Finding time for activism

Despite the stress wrought by the pandemic, 62% of those surveyed participated in Black Lives Matter protests over the summer, and about a third joined protests for LGBTQ and immigrant rights.

The response to the pandemic from the government, universities and employers could serve as an inflection point in the fight for the rights of workers and learners and has serious ramifications for Los Angeles’ future labor force, said Jaquelin Tafolla, an undergraduate student researcher at the UCLA Labor Center.

“We’re worried that this scenario will limit the impact of social movements in years to come, as the student workers who have demonstrated interest in fighting for social justice might miss their chance to become further educated and enter the workforce with those goals,” Waheed said. “We’re not just losing potential skilled workers, but also workers who want to make a difference. LA’s future depends on these students.”

Recommendations and solutions 

The report outlined potential solutions for individual employers and professors, as well as for academic and professional institutions.

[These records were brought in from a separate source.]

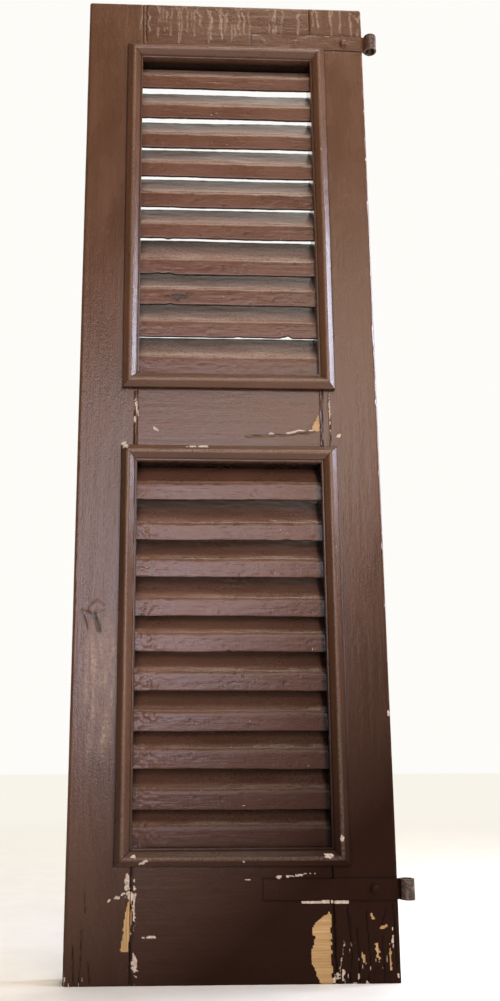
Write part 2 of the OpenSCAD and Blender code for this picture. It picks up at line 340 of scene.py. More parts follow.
def hand_over(mesh, name, material, nodes, sharp):
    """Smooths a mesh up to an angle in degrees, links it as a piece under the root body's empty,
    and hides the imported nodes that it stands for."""
    mesh.polygons.foreach_set("use_smooth", np.ones(len(mesh.polygons), bool))
    mesh.set_sharp_from_angle(angle=math.radians(sharp))
    mesh.materials.append(material)
    mesh.update()
    piece = bpy.data.objects.new(name, mesh)
    bpy.context.scene.collection.objects.link(piece)
    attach(piece, "root")
    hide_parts(*nodes)
    return piece


def to_mesh(name, grids, wears, material, nodes):
    """Joins grids of points (stations x ring x 3, mm) into one closed mesh in metres; wears
    holds, for each grid, a value for each point of each kind of wear."""
    points, faces, start = [], [], 0
    marks = {kind: [] for kind in WEAR_KINDS}
    for grid, wear in zip(grids, wears):
        n, m = grid.shape[:2]
        index = np.arange(n * m).reshape(n, m) + start
        right = np.roll(index, -1, axis=1)
        quads = np.stack([index[:-1], right[:-1], right[1:], index[1:]], -1).reshape(-1, 4)
        a, b, c, d = (grid.reshape(-1, 3)[quads[:, i] - start] for i in range(4))
        middle = grid.reshape(-1, 3).mean(0)
        volume = (np.einsum("ij,ij->i", a - middle, np.cross(b - middle, c - middle))
                  + np.einsum("ij,ij->i", a - middle, np.cross(c - middle, d - middle))).sum()
        ends = [index[0][::-1], index[-1]]
        if volume < 0:
            quads, ends = quads[:, ::-1], [end[::-1] for end in ends]
        faces += quads.tolist() + [end.tolist() for end in ends]
        points.append(grid.reshape(-1, 3))
        for kind, values in marks.items():
            values.append(np.broadcast_to(wear.get(kind, 0.0), (n, m)).reshape(-1))
        start += n * m
    mesh = bpy.data.meshes.new(name)
    mesh.from_pydata(((np.concatenate(points) + corner) / 1000).tolist(), [], faces)
    for kind, values in marks.items():
        layer = mesh.attributes.new(kind, "FLOAT", "POINT")
        layer.data.foreach_set("value", np.concatenate(values).astype(np.float32))
    return hand_over(mesh, name, material, nodes, 50)


print("wear kept on each point:", *WEAR_KINDS)

# %% [markdown]
# ## Stiles and rails
# Each is a planed board with its sharp edges worn round. The face that shows is divided finely
# enough for flaked paint, cracks and knots to be real dents, and the sides and back are divided
# coarsely, since nothing but the plank's own waviness is on them.

# %% Board rings


def steps(low, high, size):
    """Evenly spaced values from low to high, about size apart."""
    return np.linspace(low, high, max(2, int(round((high - low) / size)) + 1))


def rounded_ring(width, depth, ease, fine, coarse):
    """A board's section as points (u across, v deep) and outward normals: straight sides with
    quarter-round corners of radius ease, the front divided finely and the rest coarsely."""
    u, v, nu, nv = [], [], [], []
    corners = [(width - ease, ease, -90), (width - ease, depth - ease, 0),
               (ease, depth - ease, 90), (ease, ease, 180)]
    front = steps(ease, width - ease, fine)[1:-1]
    down = steps(ease, depth - ease, coarse)[1:-1]
    back = np.linspace(width - ease, ease, max(3, int(width / coarse)))[1:-1]
    sides = [(front, 0 * front, 0, -1), (width + 0 * down, down, 1, 0),
             (back, depth + 0 * back, 0, 1), (0 * down, down[::-1], -1, 0)]
    for (su, sv, snu, snv), (cu, cv, start) in zip(sides, corners):
        angle = np.radians(start + np.array([0, 30, 60, 90]))
        u += [*su, *(cu + ease * np.cos(angle))]
        v += [*sv, *(cv + ease * np.sin(angle))]
        nu += [*(su * 0 + snu), *np.cos(angle)]
        nv += [*(su * 0 + snv), *np.sin(angle)]
    return np.array(u), np.array(v), np.array(nu), np.array(nv)


EASE = {"Z": 3.8, "X": 1.0}        # radius of the worn arrises of stiles and of rails, mm
DRAW = {"Z": 1.2, "X": 0.5}        # radius of the rounding at their ends, mm
FACE_STEP, SIDE_STEP = 1.5, 9.0    # mm between the points of the section
RAIL_LAP = 0.5                     # mm that a rail reaches into each stile, so no gap shows


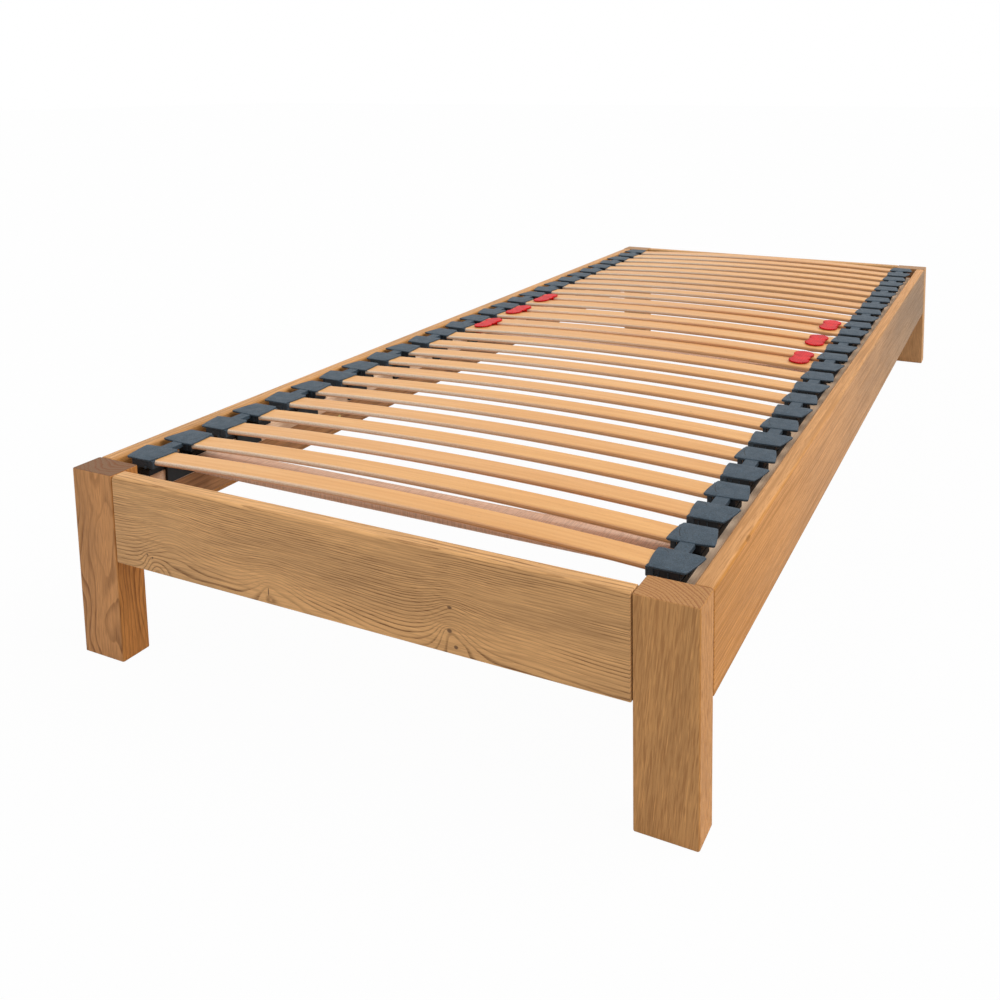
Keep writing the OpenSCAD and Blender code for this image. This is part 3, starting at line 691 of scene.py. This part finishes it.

  • Increase workers and learners’ access to financial resources, housing and food support, health care, including mental health resources, and technological tools. College administrators must work with local and state policymakers to ensure an expansion of scholarships and to provide universal access to the internet for remote learning.
  • Provide professional development training for instructors so they can adapt curricula for the remote classroom and also provide accommodations (technological, grading, assignment) for learners who are encountering new and unexpected challenges. Employers need to create safe and just workplace environments by providing personal protective equipment, free COVID-19 testing, and hazard pay.
  • Unions must invest in expanding their membership to encompass the nonunionized sectors occupied primarily by workers and learners and dedicate time and energy to attending to their needs.
  • Colleges and employers must partner to expand the opportunities learners have to develop their career readiness by offering more paid internships, work-study opportunities, and assistance with navigating the job market.